Bugs, as in germs – We haven’t been sick much, and the most likely time is when traveling. I’ve read some info lately about the microbes that naturally live on and in your body and how important they are to health, and I wonder if we have been colonized with better microbes here which has helped our general health, and is part of the almost miraculous improvement in my dental health. The lack of freezing weather definitely affects the diverse insect population but I’m not sure what affect it’s has on the microbes, except freezing weather keeps people indoors or bundled up so they share less.
“Vale la pena” = It’s worth it. In my opinion yes, most definitely, and I haven’t found it any more difficult than moves I’ve made in the US (except for the language barrier).

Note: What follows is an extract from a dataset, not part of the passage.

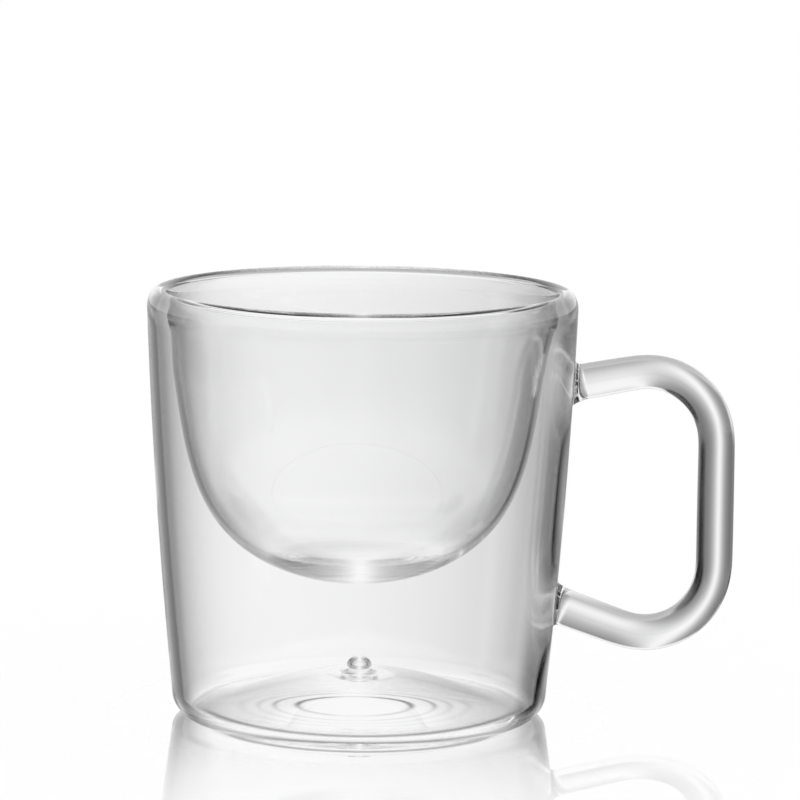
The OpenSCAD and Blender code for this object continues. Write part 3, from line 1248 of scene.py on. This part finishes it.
    def floor(self) -> None:
        """Makes the floor: the camera sees it white, its mirror leaning a little, and glass grey with
        painted light and shade under the cup.
        """
        angle = np.linspace(0.0, 2 * np.pi, self.floor_sides, endpoint=False)
        points = np.stack((np.cos(angle), np.sin(angle), 0 * angle), axis=1) * self.floor_r * MM
        mesh = bpy.data.meshes.new("floor")
        mesh.from_pydata(points.tolist(), [], [list(range(self.floor_sides))])
        material, board = new_material("white_floor")
        camera = board.add("ShaderNodeLightPath").outputs["Is Camera Ray"]
        board.show(board.blend(camera, self.grey_floor(board), self.white_floor(board)))
        mesh.materials.append(material)
        stand("floor", mesh)

    def paths(self) -> None:
        """Lets light cross the many faces of the two walls."""
        cycles = bpy.context.scene.cycles
        cycles.max_bounces = self.bounces
        cycles.transmission_bounces = self.bounces
        cycles.glossy_bounces = self.bounces
        cycles.transparent_max_bounces = self.bounces
        cycles.blur_glossy = 0.0


FINISHES = {
    Slot.CLEAR: GlassFinish("clear_glass", (0.996, 0.997, 0.997, 1.0), 60.0, 4.0, 0.004),
    Slot.ROD: GlassFinish("rod_glass", (0.99, 0.992, 0.992, 1.0), 90.0, 2.0, 0.006),
    Slot.WELD: GlassFinish("weld_glass", (0.99, 0.992, 0.992, 1.0), 300.0, 1.0, 0.003),
}


def main() -> None:
    """Builds the cup in its studio, piece by piece."""
    logging.basicConfig(level=logging.INFO, format="%(name)s: %(message)s")
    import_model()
    studio = Studio()
    studio.camera()
    studio.world()
    studio.floor()
    studio.paths()
    bpy.context.scene.view_settings.view_transform = "Standard"
    waves, seam = make_waves(), make_seam()
    glass = {slot: finish.build(waves) for slot, finish in FINISHES.items()}
    cup = CupBody()
    handle = Handle(cup)
    skins = cup.skins()
    outside = int(np.argmax(skins["outer_wall"].rows[:, 0, 2])) + 1
    handle.open_wall(skins["outer_wall"], outside)
    handle.pull_wall(skins["outer_wall"], outside)
    for node, skin in skins.items():
        dress(skin.build(glass[Slot.CLEAR], seam), Slot.CLEAR, node)
    dress(cup.vent_seal().build(glass[Slot.WELD], seam), Slot.WELD, "vent_seal")
    dress(handle.rod().build(glass[Slot.ROD], seam), Slot.ROD, "handle_rod")
    for node, upper in (("upper_weld_collar", True), ("lower_weld_collar", False)):
        collar = handle.weld(node.replace("collar", "skin"), upper)
        dress(collar.build(glass[Slot.WELD], seam), Slot.WELD, node)


if __name__ == "__main__":
    main()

As they say, YMMV (your mileage may vary). But, there is no place, no life that is free of hassles and problems. My husband likes a saying – “is the juice worth the squeeze?” Yes, for us, most definitely.
Much appreciated response, Kris, thanks a lot. I considered mentioning the suicide shower but decided against it. They do actually work better than the on demand things, which I consider pretty useless. Good point about folks not correcting us. We’ve found this, too, and it really is a big cultural difference. People will not criticize here, regardless. That must have been mystifying to you as an east coast person. ‘I’m walkin’ here!’ Thanks again, and hola to Joel.
LikeLiked by 1 person
Our in demand heater isn’t working (and may cost more to repair than replacing it) and we like the suicide shower. The only downside we know of is the power consumption, a concern for a big family with members who like long showers.

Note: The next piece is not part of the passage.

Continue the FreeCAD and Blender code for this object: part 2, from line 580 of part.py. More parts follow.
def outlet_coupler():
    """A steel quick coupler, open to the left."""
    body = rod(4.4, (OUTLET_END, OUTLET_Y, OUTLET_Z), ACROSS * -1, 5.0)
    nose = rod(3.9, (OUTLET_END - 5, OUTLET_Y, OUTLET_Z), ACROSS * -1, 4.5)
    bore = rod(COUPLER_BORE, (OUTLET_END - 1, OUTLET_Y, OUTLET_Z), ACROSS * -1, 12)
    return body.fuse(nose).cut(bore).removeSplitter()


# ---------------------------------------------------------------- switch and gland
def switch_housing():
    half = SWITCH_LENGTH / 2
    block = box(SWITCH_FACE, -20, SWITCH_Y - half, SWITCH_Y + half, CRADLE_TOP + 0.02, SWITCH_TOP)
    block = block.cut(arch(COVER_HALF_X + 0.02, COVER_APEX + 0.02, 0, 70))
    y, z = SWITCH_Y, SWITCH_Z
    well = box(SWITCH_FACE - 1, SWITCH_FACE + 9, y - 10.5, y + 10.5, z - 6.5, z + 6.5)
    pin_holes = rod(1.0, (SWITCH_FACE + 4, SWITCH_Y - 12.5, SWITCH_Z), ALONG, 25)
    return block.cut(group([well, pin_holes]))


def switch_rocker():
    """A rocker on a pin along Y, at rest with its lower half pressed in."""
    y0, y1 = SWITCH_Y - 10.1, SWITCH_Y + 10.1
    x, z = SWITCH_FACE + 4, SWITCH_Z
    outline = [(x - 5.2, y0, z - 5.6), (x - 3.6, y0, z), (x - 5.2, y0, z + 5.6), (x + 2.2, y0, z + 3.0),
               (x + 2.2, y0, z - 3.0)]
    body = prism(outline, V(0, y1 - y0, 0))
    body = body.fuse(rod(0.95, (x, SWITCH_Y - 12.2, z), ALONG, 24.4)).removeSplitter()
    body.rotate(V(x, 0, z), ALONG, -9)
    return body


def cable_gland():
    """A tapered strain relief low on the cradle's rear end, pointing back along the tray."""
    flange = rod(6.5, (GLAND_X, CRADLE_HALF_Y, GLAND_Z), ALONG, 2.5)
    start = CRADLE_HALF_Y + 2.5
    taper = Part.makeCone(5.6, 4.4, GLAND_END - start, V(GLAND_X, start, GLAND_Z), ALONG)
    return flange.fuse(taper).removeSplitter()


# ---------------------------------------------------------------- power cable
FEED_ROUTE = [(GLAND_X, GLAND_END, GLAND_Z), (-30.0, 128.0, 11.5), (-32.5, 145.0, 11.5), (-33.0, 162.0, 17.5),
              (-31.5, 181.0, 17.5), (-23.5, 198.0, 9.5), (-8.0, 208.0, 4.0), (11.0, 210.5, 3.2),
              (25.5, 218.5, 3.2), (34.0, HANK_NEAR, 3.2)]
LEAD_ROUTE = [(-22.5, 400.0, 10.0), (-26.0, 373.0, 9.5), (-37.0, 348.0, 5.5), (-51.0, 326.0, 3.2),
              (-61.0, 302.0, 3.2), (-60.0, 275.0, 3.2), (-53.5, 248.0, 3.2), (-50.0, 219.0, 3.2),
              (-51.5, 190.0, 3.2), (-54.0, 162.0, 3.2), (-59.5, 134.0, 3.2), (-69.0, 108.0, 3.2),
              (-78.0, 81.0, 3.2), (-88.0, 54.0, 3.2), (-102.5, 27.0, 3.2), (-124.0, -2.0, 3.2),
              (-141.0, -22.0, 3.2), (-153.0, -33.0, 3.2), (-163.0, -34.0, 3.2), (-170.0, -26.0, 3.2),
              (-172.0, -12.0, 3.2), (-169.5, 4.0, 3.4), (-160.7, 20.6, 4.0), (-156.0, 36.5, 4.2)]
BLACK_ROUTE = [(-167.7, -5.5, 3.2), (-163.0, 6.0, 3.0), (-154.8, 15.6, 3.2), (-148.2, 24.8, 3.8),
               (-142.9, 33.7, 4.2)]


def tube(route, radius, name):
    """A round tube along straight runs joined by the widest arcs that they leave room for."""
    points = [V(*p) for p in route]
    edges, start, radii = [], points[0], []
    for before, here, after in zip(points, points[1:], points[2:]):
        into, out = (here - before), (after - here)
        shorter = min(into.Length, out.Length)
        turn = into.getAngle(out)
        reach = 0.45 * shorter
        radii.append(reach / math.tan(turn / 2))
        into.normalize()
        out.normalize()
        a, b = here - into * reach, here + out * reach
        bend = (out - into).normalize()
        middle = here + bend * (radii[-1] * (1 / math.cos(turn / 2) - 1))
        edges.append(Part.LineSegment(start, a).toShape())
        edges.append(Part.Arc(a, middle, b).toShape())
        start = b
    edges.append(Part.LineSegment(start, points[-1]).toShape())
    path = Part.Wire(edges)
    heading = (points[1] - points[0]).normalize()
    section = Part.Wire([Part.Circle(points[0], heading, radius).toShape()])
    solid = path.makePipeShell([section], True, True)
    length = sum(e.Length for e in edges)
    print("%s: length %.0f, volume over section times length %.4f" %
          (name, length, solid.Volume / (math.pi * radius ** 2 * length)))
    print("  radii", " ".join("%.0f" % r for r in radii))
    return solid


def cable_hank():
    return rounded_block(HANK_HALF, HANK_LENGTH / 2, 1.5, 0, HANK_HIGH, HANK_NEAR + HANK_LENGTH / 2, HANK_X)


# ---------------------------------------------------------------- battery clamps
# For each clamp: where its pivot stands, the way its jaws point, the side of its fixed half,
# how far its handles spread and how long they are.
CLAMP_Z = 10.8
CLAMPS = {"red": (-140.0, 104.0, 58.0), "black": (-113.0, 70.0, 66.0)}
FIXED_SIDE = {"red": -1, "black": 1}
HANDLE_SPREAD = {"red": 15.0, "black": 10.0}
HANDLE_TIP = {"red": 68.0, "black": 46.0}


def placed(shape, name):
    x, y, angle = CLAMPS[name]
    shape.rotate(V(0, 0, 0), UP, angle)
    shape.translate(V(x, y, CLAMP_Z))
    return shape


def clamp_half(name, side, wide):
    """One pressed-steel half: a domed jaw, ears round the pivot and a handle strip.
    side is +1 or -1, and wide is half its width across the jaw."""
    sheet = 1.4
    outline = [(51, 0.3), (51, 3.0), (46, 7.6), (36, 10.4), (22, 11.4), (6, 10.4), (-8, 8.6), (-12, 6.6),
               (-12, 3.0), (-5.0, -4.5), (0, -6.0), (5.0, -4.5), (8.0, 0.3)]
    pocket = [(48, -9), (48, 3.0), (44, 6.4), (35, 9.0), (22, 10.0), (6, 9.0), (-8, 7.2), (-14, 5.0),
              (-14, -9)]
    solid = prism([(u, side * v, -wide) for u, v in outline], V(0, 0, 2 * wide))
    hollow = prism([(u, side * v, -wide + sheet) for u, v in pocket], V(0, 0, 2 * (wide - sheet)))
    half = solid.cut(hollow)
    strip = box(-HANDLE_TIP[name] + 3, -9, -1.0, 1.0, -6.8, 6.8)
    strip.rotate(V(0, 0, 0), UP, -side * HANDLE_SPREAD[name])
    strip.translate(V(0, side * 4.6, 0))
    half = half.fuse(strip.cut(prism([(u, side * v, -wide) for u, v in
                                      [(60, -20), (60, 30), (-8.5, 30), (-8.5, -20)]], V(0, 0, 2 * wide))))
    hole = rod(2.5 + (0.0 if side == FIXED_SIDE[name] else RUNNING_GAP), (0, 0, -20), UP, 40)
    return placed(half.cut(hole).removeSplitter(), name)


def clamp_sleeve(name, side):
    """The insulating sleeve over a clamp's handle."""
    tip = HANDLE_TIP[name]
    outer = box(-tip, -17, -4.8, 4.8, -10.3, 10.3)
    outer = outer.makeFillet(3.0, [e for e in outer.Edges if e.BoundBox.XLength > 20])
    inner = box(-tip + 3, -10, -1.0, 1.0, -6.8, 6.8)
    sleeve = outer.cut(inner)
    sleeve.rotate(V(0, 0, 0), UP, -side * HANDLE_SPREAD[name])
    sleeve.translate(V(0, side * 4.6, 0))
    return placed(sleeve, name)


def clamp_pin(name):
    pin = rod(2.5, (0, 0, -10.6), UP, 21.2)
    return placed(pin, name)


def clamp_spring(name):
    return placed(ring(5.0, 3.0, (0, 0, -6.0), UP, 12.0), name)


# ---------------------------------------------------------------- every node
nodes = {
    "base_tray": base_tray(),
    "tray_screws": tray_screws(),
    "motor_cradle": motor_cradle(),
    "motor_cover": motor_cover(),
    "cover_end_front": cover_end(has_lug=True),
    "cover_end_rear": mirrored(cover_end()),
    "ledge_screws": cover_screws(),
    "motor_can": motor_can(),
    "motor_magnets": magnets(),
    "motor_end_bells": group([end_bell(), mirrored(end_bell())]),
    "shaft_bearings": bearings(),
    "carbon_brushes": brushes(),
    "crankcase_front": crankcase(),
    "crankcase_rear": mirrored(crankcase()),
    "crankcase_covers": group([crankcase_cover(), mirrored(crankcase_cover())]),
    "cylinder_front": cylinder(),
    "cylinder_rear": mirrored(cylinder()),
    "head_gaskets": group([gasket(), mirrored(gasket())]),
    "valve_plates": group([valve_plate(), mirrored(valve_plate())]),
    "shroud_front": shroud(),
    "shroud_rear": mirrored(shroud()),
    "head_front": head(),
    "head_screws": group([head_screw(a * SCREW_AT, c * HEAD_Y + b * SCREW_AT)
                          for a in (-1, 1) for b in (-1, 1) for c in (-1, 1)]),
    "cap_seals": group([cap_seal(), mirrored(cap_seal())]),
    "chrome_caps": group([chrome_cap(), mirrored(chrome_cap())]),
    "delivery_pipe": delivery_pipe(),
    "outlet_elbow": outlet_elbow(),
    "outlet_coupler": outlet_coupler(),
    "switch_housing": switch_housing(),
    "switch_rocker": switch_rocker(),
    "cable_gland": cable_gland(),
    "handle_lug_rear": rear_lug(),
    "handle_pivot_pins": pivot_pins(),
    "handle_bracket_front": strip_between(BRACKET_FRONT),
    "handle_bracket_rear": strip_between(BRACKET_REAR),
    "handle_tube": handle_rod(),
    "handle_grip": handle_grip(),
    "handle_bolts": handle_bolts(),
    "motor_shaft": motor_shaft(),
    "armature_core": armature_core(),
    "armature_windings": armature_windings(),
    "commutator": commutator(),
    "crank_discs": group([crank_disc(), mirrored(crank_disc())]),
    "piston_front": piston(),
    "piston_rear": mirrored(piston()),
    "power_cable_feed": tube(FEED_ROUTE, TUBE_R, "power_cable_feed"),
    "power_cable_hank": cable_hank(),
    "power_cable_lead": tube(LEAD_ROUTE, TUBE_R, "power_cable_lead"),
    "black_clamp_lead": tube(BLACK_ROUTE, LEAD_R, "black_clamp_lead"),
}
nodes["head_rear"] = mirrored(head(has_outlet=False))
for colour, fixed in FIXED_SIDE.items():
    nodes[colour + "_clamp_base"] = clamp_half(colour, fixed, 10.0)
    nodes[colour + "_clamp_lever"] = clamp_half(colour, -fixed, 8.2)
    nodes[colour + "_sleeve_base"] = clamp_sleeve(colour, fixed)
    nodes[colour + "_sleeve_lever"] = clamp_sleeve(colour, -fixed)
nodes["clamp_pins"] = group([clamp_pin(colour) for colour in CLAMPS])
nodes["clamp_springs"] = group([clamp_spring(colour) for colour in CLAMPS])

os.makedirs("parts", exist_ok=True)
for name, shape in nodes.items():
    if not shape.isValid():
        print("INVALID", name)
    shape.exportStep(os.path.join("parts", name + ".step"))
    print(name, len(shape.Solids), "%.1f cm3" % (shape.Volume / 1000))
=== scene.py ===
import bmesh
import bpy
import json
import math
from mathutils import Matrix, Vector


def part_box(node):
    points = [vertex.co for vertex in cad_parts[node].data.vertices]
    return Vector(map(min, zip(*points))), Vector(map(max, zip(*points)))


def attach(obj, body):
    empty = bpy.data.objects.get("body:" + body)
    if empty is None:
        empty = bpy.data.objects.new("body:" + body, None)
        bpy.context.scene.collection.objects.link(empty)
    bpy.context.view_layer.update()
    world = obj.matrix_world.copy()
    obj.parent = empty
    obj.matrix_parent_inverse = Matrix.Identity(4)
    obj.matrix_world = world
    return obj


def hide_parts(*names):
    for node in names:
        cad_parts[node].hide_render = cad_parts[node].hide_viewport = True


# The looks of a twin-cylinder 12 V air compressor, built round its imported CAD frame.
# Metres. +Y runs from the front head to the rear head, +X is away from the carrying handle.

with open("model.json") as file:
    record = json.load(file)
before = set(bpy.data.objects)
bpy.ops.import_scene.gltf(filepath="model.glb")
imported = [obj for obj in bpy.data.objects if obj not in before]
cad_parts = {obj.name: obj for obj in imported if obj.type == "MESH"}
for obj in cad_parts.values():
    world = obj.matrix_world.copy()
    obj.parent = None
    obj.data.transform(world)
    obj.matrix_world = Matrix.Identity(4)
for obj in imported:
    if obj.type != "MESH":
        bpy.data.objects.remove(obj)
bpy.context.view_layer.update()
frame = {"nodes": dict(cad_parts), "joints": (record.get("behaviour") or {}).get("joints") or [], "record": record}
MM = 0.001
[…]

We understand you! Don’t worry *sigh* but I want to speak correctly.
Happy Mother’s Day! Always. Ice to see you pop up 😊
I lived in France for three years and knew nothing of the language when I got there. Believe me the French have NO PROBLEM correcting you when you goof up their language!
Hmm… seems like that would be helpful. Here, did they let your mistakes slide? The only one who corrects me is my teacher, though everyone will always help when I ask “how do you say that?” “What is the word for that?”